B. The security border of the State of Israel will be located in the Jordan Valley, in the broadest meaning of that term.
C. Changes which will include the addition to Israel of Gush Etzion, Efrat, Betar and other communities, most of which are in the area east of what was the "Green Line," prior to the Six Day War.
D. The establishment of blocs of settlements in Judea and Samaria like the one in Gush Katif”(note the irony!!D.S.)
President Peres himself has rejected Mr. Rabin’s Roadmap, endorsing former American President Bush’s Roadmap which calls for a 22nd independent Arab State rather than Mr Rabin's "entity" which was to be created between Israel and Jordan.
Releasing murderers of Jews and granting them pardons have now become accepted policy under President Peres.
The Palestinian Authority has already rejected offers in 2000 and 2008 by Prime Ministers Barak and Olmert to end the conflict by dividing Jerusalem. The Palestinian Authority demands that places like Maale Adumin, Efrat and Betar become part of the new State of Palestine and continues to insist that Israel return to the June 4, 1967 lines, forcibly removing 500,000 Jews now living beyond them.
Gush Katif and other settlements in Gaza no longer exist because of Israel’s unilateral abandonment of Gaza in 2005 and the evacuation of 8000 Jews who once lived there.
Israel no longer controls the border with Egypt and allows flagrant breaches of the Gaza Strip maritime zone for fear of creating a public relations backlash.
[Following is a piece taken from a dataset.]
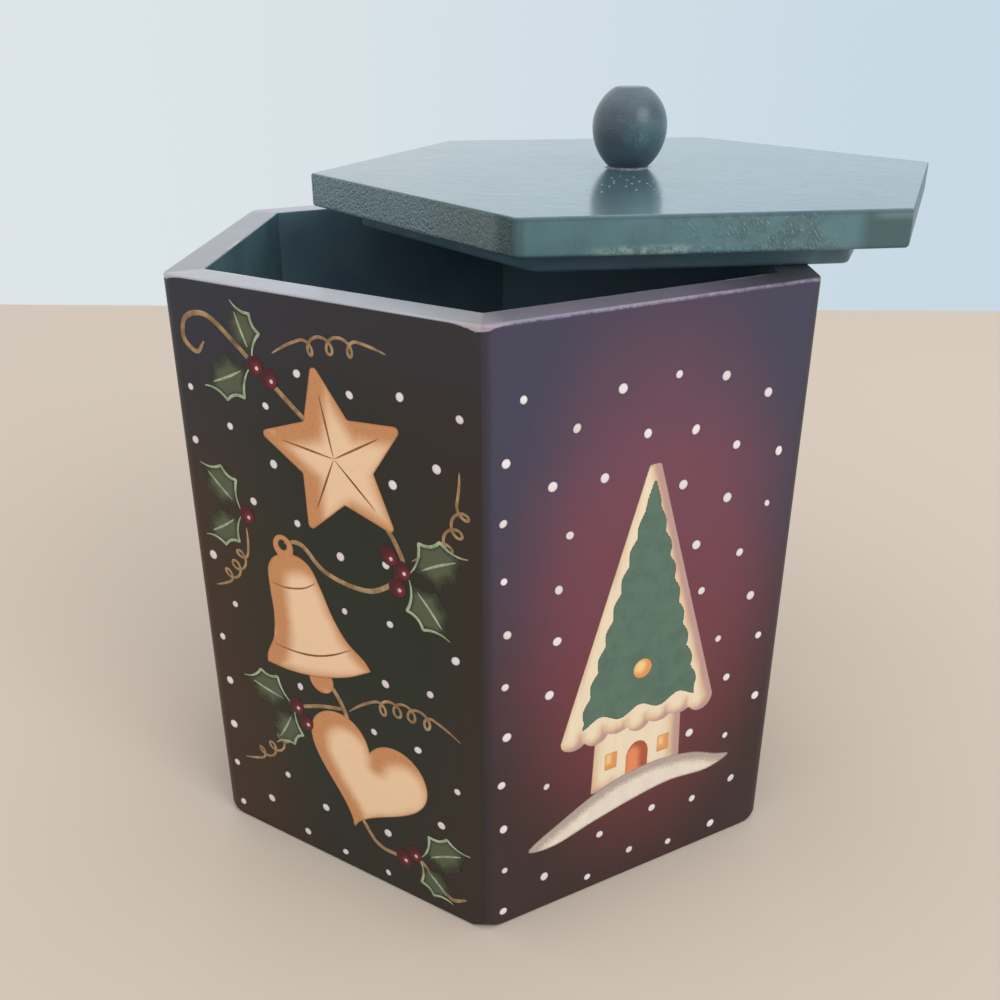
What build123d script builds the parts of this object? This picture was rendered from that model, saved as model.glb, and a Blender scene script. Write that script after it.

Those acts certainly do not conform with Rabin’s words.
Most important, it is clear today that the belief that the Arabs will ever recognize Israel as the national homeland of the Jewish people is a pipe dream. Israel’s President must stop telling telling fairy tales by suggesting that Mr Rabin’s ideas and visions can still triumph despite his death. Peres’ own ideas are to hand over much more to the Arabs than Rabin would have, and they, too, have been rejected out of hand.
The President needs to acknowledge that Mr Rabin’s ideas and vision are incapable of fulfillment today as Israel pursues a path that is fraught with much greater danger for its continued existence than Mr Rabin’s proposals ever contemplated. Ironically President Peres made the following comment on the occasion of the 13th commemoration of Yitzchak Rabin’s death last year:
“The bullets that were fired into Yitzhak’s back didn’t kill his plans, because ideas and visions cannot be killed.” However, it was not bullets that killed Mr Rabin’s ideas and vision. It was the abandonment of his policies by those who succeeded him in the corridors of power that has been the real cause.
The official public commemoration service to mark Mr Rabin's death was postponed until 7 November because of inclement weather last week. A videotaped message from President Obama is due to be played to a crowd expected to reach 100,000.
Hopefully President Obama will not indulge in such duplicity. His message will be awaited with great interest.